┌──

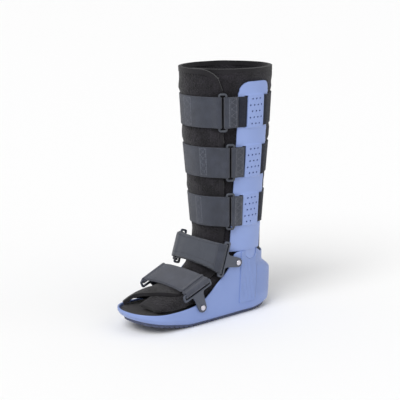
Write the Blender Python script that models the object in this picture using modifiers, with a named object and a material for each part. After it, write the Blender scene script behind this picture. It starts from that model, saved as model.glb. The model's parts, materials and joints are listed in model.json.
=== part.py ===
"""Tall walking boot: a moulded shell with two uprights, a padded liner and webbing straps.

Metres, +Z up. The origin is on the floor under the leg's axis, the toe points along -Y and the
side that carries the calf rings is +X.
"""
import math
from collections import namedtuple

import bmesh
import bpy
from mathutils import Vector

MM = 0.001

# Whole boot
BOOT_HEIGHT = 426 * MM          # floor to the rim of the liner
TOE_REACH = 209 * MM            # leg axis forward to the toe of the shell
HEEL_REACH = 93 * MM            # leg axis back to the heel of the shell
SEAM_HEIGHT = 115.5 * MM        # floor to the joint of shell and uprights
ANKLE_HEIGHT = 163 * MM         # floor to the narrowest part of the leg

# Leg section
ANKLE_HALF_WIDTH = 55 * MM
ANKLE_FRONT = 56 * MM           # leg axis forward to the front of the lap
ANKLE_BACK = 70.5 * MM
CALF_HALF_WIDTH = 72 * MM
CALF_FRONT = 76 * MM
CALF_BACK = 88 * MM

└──

Task description:
What is the number of lines that contain "from"? Reply with that number alone.

Result below:
3